At any one time, the status of global oil reserves is a matter of
conjecture. Oil companies are notoriously reticent to say what they know
and on occasion deliberately mislead. Estimates of reserves often differ
wildly. Most accounts suggest, however, that the rate of exploitation of
oil reserves has exceeded the rate of discovery since 1980 or so. Oil is
slowly becoming increasingly scarce. We do know that many fields are past
their peak and that within a decade or so many of the world's present
oilfields will be depleted. This is the case for domestic US, North Sea,
Canadian, Russian, and (more ominously) Chinese production. While other
oilfields have a longer life, the only fields that look set to last fifty
years or "more are those in Iran, Iraq, Saudi Arabia, the United Arab
Emirates, and Kuwait. While new discoveries could change this picture, most
strategic thinkers have to confront the increasing significance of the
Middle East as the key provider of oil over time. On the demand side we see
that the United States is increasingly dependent upon foreign imports, that
the dynamic centres of economic growth in East and South-East Asia are
almost bereft of significant oil reserves (with demand in China now
escalating at a phenomenal rate), and that Europe (with the exception of
Britain and Norway) is likewise totally dependent on imported oil.

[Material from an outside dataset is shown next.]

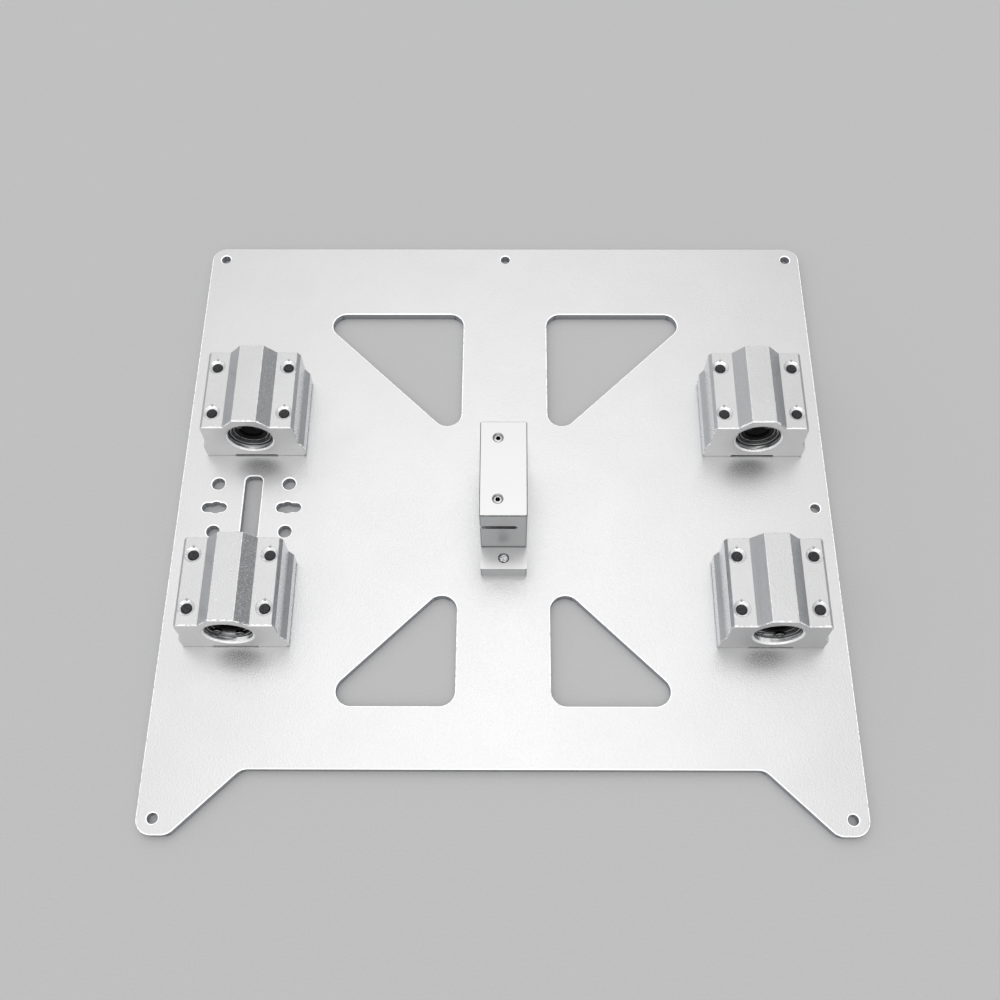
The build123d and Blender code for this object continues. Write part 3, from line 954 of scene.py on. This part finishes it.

Alternatives to oil are being explored, but there is very little chance
that these will be serious contenders (given the barriers erected by the
oil companies and other vested interests) for several decades. Access to
Middle Eastern oil is now, therefore, a crucial security issue for the
United States, as it is for the global economy as a whole.

This immediately poses the problem of US motivation in seeking tighter
military and strategic control, unilaterally if necessary. Thomas Friedman
argues, for example, that 'there is nothing illegitimate or immoral about
the US being concerned that an evil, megalomaniacal dictator might acquire
excessive influence over the natural resource that powers the world's
industrial base'. But we have to be careful to convey to the public and
reassure the world that the intention is 'to protect the world's right to
economic survival' rather than our own right to indulge ourselves, that the
US is 'acting for the benefit of the planet, not simply to fuel American
excesses. ... If we occupy Iraq and simply install a more pro-US autocrat
to run the Iraqi gas station (as we have in other Arab oil states), then
this war partly for oil would be immoral.'16 Is the US, in short,
exercising leadership and seeking to regulate the use of Middle Eastern oil
in everyone's interests through consent? Or is it seeking domination to
realize its own far narrower strategic interests? Friedman wishes to
believe the former. But what if it is the latter?

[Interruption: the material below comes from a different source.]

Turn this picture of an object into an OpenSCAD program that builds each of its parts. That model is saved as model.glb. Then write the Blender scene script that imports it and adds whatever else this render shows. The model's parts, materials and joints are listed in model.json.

If the US successfully engineers the overthrow of both Chavez and Saddam,
if it can stabilize or reform an armed-to-the-teeth Saudi regime that is
currently based on the shifting sands of authoritarian rule (and in
imminent danger of falling into the hands of radicalized Islam), if it can
move on (as seems it will likely seek to do) from Iraq to Iran and
consolidate a strategic military presence in the central Asian republics
and so dominate Caspian Basin oil reserves, then it might, through firm
control of the global oil spigot, hope to keep effective control over the
global economy for the next fifty years. Europe and Japan, as well as East
and South-East Asia (now crucially including China) are heavily dependent
on Gulf oil, and these are regional configurations of political-economic
power that now pose a challenge to US global hegemony in the worlds of
production and finance. What better way for the United States to ward off
that competition and secure its own hegemonic position than to control the
price, conditions, and distribution of the key economic resource upon which
those competitors rely? And what better way to do that than to use the one
line of force where the US still remains all-powerful-military might? There
is also a military aspect to this argument. The military runs on oil. North
Korea may have a sophisticated air-force, but it cannot use it much for
lack of fuel. Not only does the US need to ensure its own military
supplies, but any future military conflict with, say, China will be
lopsided if the US has the power to cut off the oil flow to its opponent.
But such lines of argument only make sense if the US has reason to fear
that its dominant position within global capitalism is somehow threatened.
It is to the economic rather than the military dimension to this question
that I turn in Chapter 2 of this enquiry.